▶ **Data excerpt**:
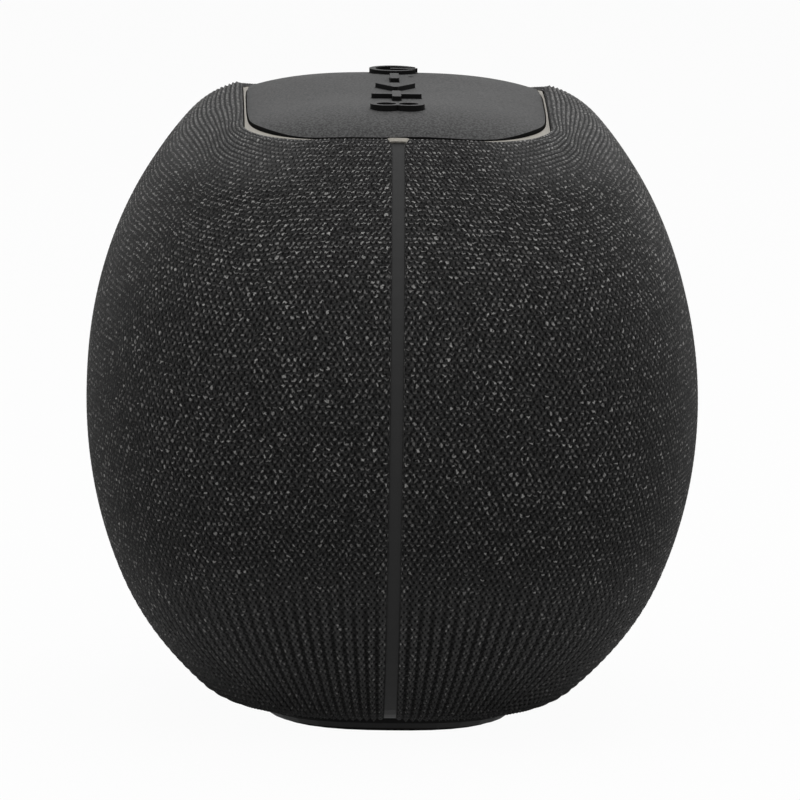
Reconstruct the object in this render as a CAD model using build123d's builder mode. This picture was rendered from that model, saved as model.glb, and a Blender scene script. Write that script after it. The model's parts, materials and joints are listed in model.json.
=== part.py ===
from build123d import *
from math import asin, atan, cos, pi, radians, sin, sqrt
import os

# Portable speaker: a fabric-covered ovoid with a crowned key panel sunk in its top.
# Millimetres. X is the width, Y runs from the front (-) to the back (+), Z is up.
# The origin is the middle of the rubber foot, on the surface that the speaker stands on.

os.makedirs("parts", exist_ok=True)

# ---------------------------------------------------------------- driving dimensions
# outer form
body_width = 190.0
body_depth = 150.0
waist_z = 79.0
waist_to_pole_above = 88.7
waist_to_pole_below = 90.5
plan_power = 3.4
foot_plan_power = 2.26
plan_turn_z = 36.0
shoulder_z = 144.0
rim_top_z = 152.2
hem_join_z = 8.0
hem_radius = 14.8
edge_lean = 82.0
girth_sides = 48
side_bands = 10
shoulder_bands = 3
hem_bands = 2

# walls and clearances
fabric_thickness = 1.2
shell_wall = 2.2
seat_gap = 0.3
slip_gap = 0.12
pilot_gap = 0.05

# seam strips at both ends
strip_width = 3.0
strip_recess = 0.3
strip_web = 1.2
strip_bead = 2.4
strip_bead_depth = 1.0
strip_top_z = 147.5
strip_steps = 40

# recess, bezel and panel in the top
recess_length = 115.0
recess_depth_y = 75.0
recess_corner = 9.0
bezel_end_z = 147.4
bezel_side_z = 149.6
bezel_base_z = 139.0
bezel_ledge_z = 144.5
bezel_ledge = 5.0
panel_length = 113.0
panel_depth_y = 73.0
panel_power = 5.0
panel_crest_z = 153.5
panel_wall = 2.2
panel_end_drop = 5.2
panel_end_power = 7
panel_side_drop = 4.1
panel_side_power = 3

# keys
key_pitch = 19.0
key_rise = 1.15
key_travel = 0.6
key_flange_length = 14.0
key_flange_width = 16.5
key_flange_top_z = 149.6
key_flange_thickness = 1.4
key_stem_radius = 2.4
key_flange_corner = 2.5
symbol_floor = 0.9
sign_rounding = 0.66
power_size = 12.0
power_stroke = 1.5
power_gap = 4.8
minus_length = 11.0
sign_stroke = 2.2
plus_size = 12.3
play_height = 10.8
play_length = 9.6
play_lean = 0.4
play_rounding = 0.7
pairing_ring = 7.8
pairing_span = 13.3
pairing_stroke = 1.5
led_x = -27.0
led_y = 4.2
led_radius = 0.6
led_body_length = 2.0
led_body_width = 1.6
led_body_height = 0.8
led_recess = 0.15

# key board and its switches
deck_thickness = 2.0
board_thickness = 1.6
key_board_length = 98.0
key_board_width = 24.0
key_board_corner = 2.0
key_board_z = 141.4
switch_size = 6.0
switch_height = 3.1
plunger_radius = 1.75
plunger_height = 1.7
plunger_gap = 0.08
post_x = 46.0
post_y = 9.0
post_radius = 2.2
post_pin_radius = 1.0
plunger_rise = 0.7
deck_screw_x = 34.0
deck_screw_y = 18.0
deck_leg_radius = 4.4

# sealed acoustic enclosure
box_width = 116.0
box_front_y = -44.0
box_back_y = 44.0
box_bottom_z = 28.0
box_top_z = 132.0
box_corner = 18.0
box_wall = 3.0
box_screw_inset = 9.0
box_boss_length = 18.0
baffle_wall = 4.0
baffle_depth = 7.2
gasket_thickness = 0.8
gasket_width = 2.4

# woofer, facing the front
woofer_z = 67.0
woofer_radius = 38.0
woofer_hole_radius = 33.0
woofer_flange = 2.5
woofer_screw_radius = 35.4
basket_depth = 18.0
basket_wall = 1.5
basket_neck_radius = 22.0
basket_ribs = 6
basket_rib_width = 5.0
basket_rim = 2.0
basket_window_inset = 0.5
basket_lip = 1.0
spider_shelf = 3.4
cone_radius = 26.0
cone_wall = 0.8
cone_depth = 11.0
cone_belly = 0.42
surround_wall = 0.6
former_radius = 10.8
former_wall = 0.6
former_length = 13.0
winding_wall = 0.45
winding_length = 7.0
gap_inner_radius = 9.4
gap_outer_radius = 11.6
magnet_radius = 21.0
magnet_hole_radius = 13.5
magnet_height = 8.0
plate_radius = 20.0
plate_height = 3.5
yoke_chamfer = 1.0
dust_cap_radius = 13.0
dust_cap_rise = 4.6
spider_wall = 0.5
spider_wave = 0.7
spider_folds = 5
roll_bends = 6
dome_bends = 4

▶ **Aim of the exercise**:
Restate the whole listing exactly, leaving out nothing.

▶ **Task answer**:
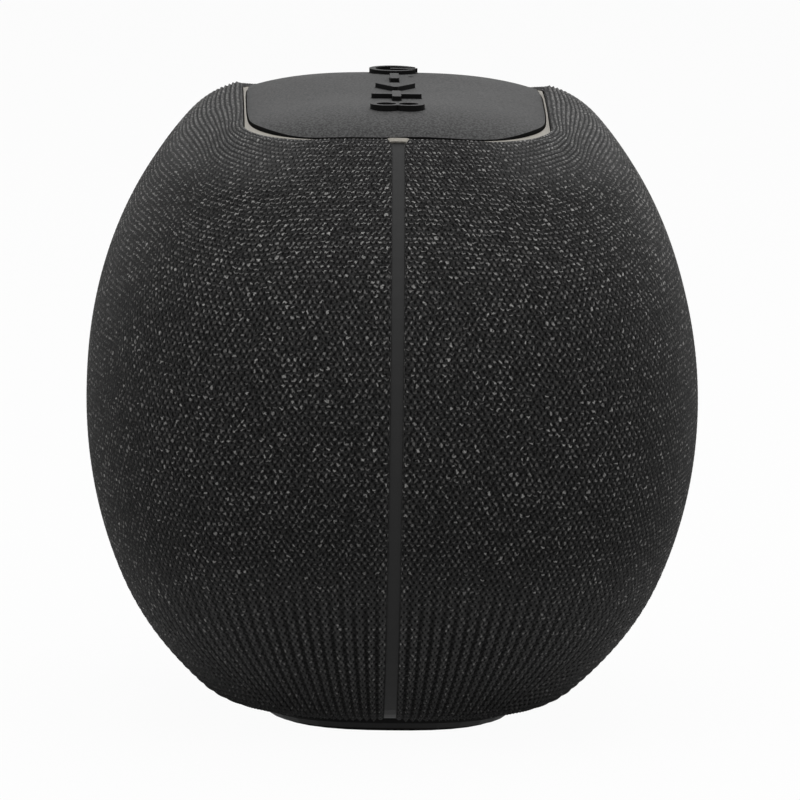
Reconstruct the object in this render as a CAD model using build123d's builder mode. This picture was rendered from that model, saved as model.glb, and a Blender scene script. Write that script after it. The model's parts, materials and joints are listed in model.json.
=== part.py ===
from build123d import *
from math import asin, atan, cos, pi, radians, sin, sqrt
import os

# Portable speaker: a fabric-covered ovoid with a crowned key panel sunk in its top.
# Millimetres. X is the width, Y runs from the front (-) to the back (+), Z is up.
# The origin is the middle of the rubber foot, on the surface that the speaker stands on.

os.makedirs("parts", exist_ok=True)

# ---------------------------------------------------------------- driving dimensions
# outer form
body_width = 190.0
body_depth = 150.0
waist_z = 79.0
waist_to_pole_above = 88.7
waist_to_pole_below = 90.5
plan_power = 3.4
foot_plan_power = 2.26
plan_turn_z = 36.0
shoulder_z = 144.0
rim_top_z = 152.2
hem_join_z = 8.0
hem_radius = 14.8
edge_lean = 82.0
girth_sides = 48
side_bands = 10
shoulder_bands = 3
hem_bands = 2

# walls and clearances
fabric_thickness = 1.2
shell_wall = 2.2
seat_gap = 0.3
slip_gap = 0.12
pilot_gap = 0.05

# seam strips at both ends
strip_width = 3.0
strip_recess = 0.3
strip_web = 1.2
strip_bead = 2.4
strip_bead_depth = 1.0
strip_top_z = 147.5
strip_steps = 40

# recess, bezel and panel in the top
recess_length = 115.0
recess_depth_y = 75.0
recess_corner = 9.0
bezel_end_z = 147.4
bezel_side_z = 149.6
bezel_base_z = 139.0
bezel_ledge_z = 144.5
bezel_ledge = 5.0
panel_length = 113.0
panel_depth_y = 73.0
panel_power = 5.0
panel_crest_z = 153.5
panel_wall = 2.2
panel_end_drop = 5.2
panel_end_power = 7
panel_side_drop = 4.1
panel_side_power = 3

# keys
key_pitch = 19.0
key_rise = 1.15
key_travel = 0.6
key_flange_length = 14.0
key_flange_width = 16.5
key_flange_top_z = 149.6
key_flange_thickness = 1.4
key_stem_radius = 2.4
key_flange_corner = 2.5
symbol_floor = 0.9
sign_rounding = 0.66
power_size = 12.0
power_stroke = 1.5
power_gap = 4.8
minus_length = 11.0
sign_stroke = 2.2
plus_size = 12.3
play_height = 10.8
play_length = 9.6
play_lean = 0.4
play_rounding = 0.7
pairing_ring = 7.8
pairing_span = 13.3
pairing_stroke = 1.5
led_x = -27.0
led_y = 4.2
led_radius = 0.6
led_body_length = 2.0
led_body_width = 1.6
led_body_height = 0.8
led_recess = 0.15

# key board and its switches
deck_thickness = 2.0
board_thickness = 1.6
key_board_length = 98.0
key_board_width = 24.0
key_board_corner = 2.0
key_board_z = 141.4
switch_size = 6.0
switch_height = 3.1
plunger_radius = 1.75
plunger_height = 1.7
plunger_gap = 0.08
post_x = 46.0
post_y = 9.0
post_radius = 2.2
post_pin_radius = 1.0
plunger_rise = 0.7
deck_screw_x = 34.0
deck_screw_y = 18.0
deck_leg_radius = 4.4

# sealed acoustic enclosure
box_width = 116.0
box_front_y = -44.0
box_back_y = 44.0
box_bottom_z = 28.0
box_top_z = 132.0
box_corner = 18.0
box_wall = 3.0
box_screw_inset = 9.0
box_boss_length = 18.0
baffle_wall = 4.0
baffle_depth = 7.2
gasket_thickness = 0.8
gasket_width = 2.4

# woofer, facing the front
woofer_z = 67.0
woofer_radius = 38.0
woofer_hole_radius = 33.0
woofer_flange = 2.5
woofer_screw_radius = 35.4
basket_depth = 18.0
basket_wall = 1.5
basket_neck_radius = 22.0
basket_ribs = 6
basket_rib_width = 5.0
basket_rim = 2.0
basket_window_inset = 0.5
basket_lip = 1.0
spider_shelf = 3.4
cone_radius = 26.0
cone_wall = 0.8
cone_depth = 11.0
cone_belly = 0.42
surround_wall = 0.6
former_radius = 10.8
former_wall = 0.6
former_length = 13.0
winding_wall = 0.45
winding_length = 7.0
gap_inner_radius = 9.4
gap_outer_radius = 11.6
magnet_radius = 21.0
magnet_hole_radius = 13.5
magnet_height = 8.0
plate_radius = 20.0
plate_height = 3.5
yoke_chamfer = 1.0
dust_cap_radius = 13.0
dust_cap_rise = 4.6
spider_wall = 0.5
spider_wave = 0.7
spider_folds = 5
roll_bends = 6
dome_bends = 4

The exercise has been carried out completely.